I'm having trouble going back over it to make sure because the file is broken in some horrible way that makes seeking super slow, but I think the "problem" the host was alluding to was that the notion of gender "as a border crossing" creates situations in which the gender binary is bureaucratically enforced in ways that have no connection to the experience of the person the label is assigned to. According to the reviews, the final chapter is about pretty much that topic. Maybe I'm missing something, but it seemed pretty on-point to me.
posted by WCWedin at 9:51 PM on September 28, 2014


I believe her scale is tilted in the direction of the psyche, while I'm still working on a gut feeling there's something in the soma still being dismissed too easily by academic studies.

I'm inclined to disagree (I think the two of us have had this conversation, actually), in the sense that I think the question of why people are trans is largely irrelevant when we get into this sort of theory (or any sort of queer/trans theory--it's scientifically interesting, but I'm not even sure about political utility). On the other hand, she does spend some time talking about her work in the context of previous work that doesn't take the existence of trans people as read, so I see where you're coming from.

I think the "problem" the host was alluding to was that the notion of gender "as a border crossing" creates situations in which the gender binary is bureaucratically enforced in ways that have no connection to the experience of the person the label is assigned to.

I'm not going back either, but I kind of think the hosts were asking "In light of all this, how ought we to handle gender markers?" But her point was about literal border crossings was about the question of to what extent our identities exist if they are not documented on paper. I don't doubt that she doesn't want trans people to change their documents more easily, but she's talking about the symbolism of that rather than the practical aspect. She sort of alludes to this question of whether the body is the right place to be locating discussion of gender at all, given that some trans people are going to talk about document changes as the defining moment of their transition, not the usually assumed physical changes. (Disclaimer: I going to be sympathetic to anything that puts a lot of symbolic power in passports.) If I understood correctly, the last chapter of the book is talking about the idea of using crossing borders as an analogy for transition and how that maybe doesn't work because it assumes clearly delineated masculine and feminine territories. (And that seems like it leaves trans people adrift in no man's land (but perhaps that's intentional?), but it also seems like it doesn't really account for diversity among people, trans and cis. But then I haven't read anything using this analogy, so what do I know?)
posted by hoyland at 4:37 AM on September 29, 2014 [2 favorites]


This came across my tumblr feed this morning and really made a hell of a lot of sense to me in regards to what you are saying about accepting that one is trans as opposed to trying to constantly figure out why.
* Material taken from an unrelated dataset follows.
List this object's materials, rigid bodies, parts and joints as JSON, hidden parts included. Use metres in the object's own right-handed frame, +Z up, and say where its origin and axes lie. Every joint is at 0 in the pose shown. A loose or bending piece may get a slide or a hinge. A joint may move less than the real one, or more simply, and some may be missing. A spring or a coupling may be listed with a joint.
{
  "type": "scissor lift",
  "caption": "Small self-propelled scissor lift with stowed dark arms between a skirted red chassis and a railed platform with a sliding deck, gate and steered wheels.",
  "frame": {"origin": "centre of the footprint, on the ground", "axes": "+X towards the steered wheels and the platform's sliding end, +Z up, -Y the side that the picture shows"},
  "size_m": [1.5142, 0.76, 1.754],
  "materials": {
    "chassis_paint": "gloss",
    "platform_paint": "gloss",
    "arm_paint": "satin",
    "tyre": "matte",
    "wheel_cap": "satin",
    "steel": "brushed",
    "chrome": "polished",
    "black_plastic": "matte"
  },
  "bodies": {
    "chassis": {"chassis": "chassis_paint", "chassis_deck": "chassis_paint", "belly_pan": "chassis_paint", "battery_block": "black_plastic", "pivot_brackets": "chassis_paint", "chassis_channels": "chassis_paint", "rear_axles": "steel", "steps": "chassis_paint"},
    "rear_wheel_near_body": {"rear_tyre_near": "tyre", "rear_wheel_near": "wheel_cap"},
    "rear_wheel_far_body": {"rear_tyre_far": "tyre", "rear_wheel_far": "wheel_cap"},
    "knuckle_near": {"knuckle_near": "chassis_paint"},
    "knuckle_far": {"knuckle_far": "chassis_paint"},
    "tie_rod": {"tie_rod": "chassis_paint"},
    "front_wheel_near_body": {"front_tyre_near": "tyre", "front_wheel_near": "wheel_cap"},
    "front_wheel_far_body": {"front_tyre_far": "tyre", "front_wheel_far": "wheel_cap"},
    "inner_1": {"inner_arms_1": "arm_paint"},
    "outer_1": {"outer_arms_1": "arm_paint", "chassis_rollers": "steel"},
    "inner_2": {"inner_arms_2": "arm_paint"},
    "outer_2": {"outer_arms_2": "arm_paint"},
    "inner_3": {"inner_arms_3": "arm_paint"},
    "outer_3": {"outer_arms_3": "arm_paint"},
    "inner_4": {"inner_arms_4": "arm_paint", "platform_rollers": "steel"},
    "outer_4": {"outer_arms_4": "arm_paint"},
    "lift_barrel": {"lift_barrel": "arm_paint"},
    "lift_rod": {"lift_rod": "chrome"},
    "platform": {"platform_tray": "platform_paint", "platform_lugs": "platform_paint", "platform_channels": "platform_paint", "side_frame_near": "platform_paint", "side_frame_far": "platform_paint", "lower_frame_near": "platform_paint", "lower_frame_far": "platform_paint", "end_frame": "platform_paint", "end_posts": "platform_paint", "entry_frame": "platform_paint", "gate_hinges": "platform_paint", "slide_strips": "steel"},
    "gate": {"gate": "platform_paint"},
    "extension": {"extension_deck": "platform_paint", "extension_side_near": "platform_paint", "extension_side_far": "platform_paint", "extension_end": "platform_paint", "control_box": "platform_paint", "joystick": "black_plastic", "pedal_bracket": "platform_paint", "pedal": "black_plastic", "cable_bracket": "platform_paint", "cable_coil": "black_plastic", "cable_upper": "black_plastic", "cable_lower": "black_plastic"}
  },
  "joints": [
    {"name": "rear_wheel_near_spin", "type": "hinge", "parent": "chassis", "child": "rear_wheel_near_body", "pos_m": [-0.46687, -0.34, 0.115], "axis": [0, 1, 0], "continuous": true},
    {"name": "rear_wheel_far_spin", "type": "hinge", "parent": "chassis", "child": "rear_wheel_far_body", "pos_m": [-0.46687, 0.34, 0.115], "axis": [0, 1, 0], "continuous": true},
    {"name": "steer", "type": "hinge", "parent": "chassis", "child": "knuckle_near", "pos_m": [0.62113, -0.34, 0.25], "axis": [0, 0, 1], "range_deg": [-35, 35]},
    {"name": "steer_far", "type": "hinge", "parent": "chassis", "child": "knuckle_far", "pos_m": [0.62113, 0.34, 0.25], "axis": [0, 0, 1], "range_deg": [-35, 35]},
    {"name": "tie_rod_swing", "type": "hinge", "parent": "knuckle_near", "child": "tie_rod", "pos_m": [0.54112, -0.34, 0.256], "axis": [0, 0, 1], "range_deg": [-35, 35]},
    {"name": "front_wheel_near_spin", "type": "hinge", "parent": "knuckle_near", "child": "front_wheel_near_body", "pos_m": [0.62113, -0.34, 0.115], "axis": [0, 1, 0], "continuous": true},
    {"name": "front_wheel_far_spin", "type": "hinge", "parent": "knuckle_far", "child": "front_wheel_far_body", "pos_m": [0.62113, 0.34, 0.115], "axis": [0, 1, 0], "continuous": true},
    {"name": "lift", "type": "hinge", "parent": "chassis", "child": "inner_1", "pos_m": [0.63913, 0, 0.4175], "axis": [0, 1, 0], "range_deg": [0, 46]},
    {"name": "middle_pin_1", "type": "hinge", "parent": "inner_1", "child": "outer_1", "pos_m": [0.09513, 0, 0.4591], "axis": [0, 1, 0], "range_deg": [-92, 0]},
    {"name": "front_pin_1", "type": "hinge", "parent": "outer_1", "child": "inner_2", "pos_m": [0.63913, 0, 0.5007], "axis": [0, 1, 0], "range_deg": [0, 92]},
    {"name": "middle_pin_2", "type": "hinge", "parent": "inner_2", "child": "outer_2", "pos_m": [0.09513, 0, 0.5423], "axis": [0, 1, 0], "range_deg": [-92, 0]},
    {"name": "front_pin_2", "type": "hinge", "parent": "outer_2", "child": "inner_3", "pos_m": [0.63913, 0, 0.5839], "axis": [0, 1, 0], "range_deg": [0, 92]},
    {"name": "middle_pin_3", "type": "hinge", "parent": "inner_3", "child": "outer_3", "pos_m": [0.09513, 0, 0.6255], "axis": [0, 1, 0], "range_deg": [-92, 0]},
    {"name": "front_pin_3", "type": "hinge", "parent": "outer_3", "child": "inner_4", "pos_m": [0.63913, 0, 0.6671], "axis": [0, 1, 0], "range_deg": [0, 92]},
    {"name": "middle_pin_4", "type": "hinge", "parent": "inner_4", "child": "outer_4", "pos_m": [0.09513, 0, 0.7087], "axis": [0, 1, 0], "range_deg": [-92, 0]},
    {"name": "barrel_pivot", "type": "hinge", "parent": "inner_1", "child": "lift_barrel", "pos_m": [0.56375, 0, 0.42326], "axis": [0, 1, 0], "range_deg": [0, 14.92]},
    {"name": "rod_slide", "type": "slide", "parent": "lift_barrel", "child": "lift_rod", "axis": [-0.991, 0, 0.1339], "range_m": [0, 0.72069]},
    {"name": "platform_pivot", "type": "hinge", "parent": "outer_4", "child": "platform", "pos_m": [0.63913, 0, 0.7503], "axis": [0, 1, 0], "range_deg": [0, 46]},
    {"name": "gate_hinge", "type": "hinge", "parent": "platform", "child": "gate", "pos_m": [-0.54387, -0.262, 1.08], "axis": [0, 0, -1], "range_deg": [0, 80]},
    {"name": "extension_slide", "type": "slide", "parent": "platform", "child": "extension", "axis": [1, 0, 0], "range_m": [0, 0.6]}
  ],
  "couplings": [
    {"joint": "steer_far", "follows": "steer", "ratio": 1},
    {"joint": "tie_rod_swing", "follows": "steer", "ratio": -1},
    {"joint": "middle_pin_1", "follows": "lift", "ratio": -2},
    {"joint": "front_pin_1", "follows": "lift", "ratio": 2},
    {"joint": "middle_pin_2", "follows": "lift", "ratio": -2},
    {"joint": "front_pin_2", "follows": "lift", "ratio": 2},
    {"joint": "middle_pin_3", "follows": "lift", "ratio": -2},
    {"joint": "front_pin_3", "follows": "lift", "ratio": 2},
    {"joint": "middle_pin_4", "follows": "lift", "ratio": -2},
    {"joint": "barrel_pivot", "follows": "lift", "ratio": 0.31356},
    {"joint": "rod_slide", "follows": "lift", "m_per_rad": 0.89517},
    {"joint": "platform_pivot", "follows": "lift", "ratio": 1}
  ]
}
http://tonidorsay.tumblr.com/post/98719915605/what-is-to-feel-like-a-woman-or-a-man

What do you all think of the notion that documentation and gender marker changes are less of an external material body and instead a validation of the felt sense of self? And pondering that, maybe what Gayle is trying to say, is that validation of the self as real *is* a primary source of a sense of a felt body to which trans people are routinely limited access. Taking it further, maybe until we allow trans people the same freedom to manage our felt sense of identity as any other person can, understanding what a trans material body *is* will be a limited study and the data gathered will not extremely useful in helping answer these tough questions...I'm just riffing on stuff here...Thoughts?
posted by Annika Cicada at 7:10 PM on September 29, 2014


my own gut says that for me, state gender markers are more of an external material body.

That they exist at all, why it's so hard to change them, and, as Gayle touches on, the simplified and exclusionary and tailored arguments needed to convince people in authority to change that: knowing all that, how the sausage is made, its hard for me to imagine myself feeling validated by them.

(this is very much me Right Now though)
posted by thug unicorn at 7:51 PM on September 29, 2014


I agree, the boundaries (gender markers) of the gender map are drawn in such a way as to define the territories and codes of where and how you get to be you (AKA how the sausage is made) in a way that is extermely harmful, but that does not negate the idea of a map of gender and sexuality that shares a healthy coexistence between trans and queer/feminist theory.